There is a reason why benchmarks are written by benchmark engineers who have writing benchmarks as their full-time job: it takes a lot of knowledge and expertise to write benchmarks.
You need, at least
- Deep knowledge of computer organization in general.
- Deep knowledge of all the specific hardware platforms that you are benchmarking on.
- Deep knowledge of programming languages in general.
- Deep knowledge of al the specific programming languages you are writing benchmark code in.
- Deep knowledge of language implementations in general, including but not limited to ahead-of-time compilers, JIT compilers, interpreters, VMs, garbage collectors, memory allocators, optimizers, inlining, loop unrolling, dead code elimination, constant folding, common subexpression elimination, tail call elimination, peephole optimizations, compile-time evaluation, Polymorphic Inline Caching, and lots more.

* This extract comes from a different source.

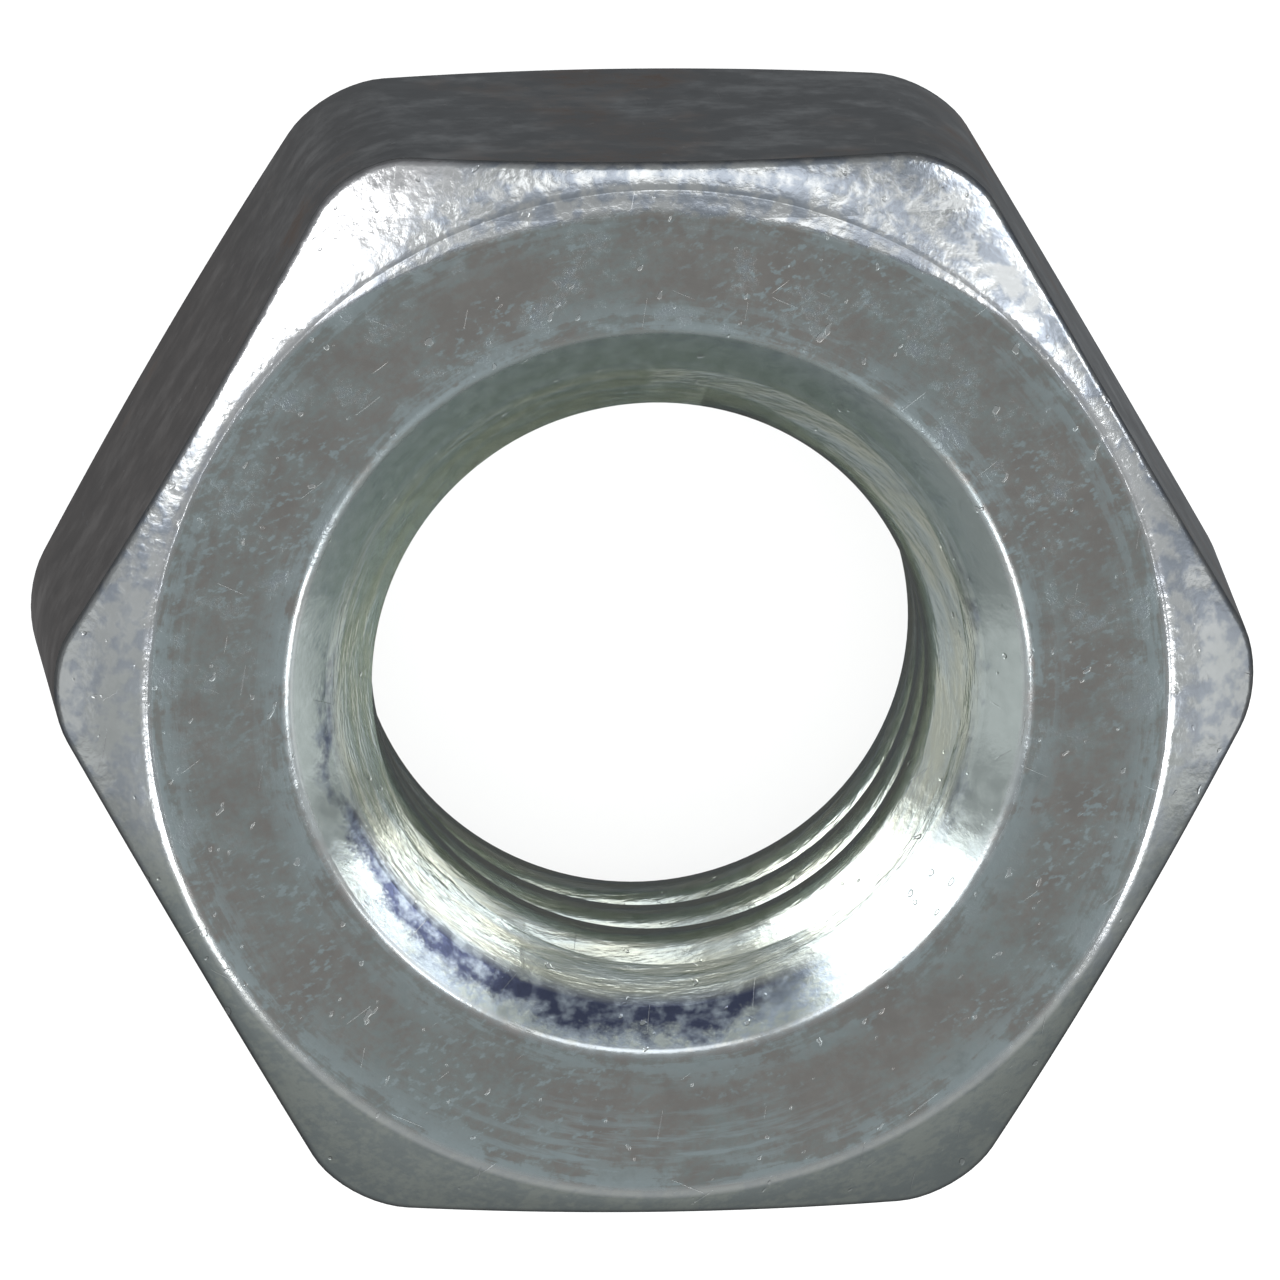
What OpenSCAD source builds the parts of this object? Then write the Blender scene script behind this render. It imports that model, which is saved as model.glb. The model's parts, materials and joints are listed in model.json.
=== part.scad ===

- Deep knowledge of the specific language implementations you are running your code on.
- And more, e.g. operating systems, scheduling, NUMA, multi-threading, SMT, CMT, …
And when you have all of that, you are presented with a bunch of numbers you need to know how to interpret, which requires deep knowledge of statistics.
The benchmark
library in the Ruby stdlib is an example of many of those "sins". It was perfectly fine 25 years ago, when there was only one single Ruby implementation which was simply a dumb AST-walking interpreter with no optimizations whatsoever, and computers had one CPU with no out-of-order execution or speculation, and that was it. But for current times, where we have a multitude of aggressively optimizing Ruby implementations (most prominently TruffleRuby) and complex CPUs that perform their own optimizations as well, it just doesn't cut it anymore.
Unfortunately, there is no benchmark tool of comparable sophistication to what's available e.g. in the Java world, but there are at least some alternatives such as better-benchmark
(no longer maintained), benchmark-ips
(by Evan Phoenix, founder of Rubinius), or fruity
(by Marc-André Lafortune, ruby-core team member).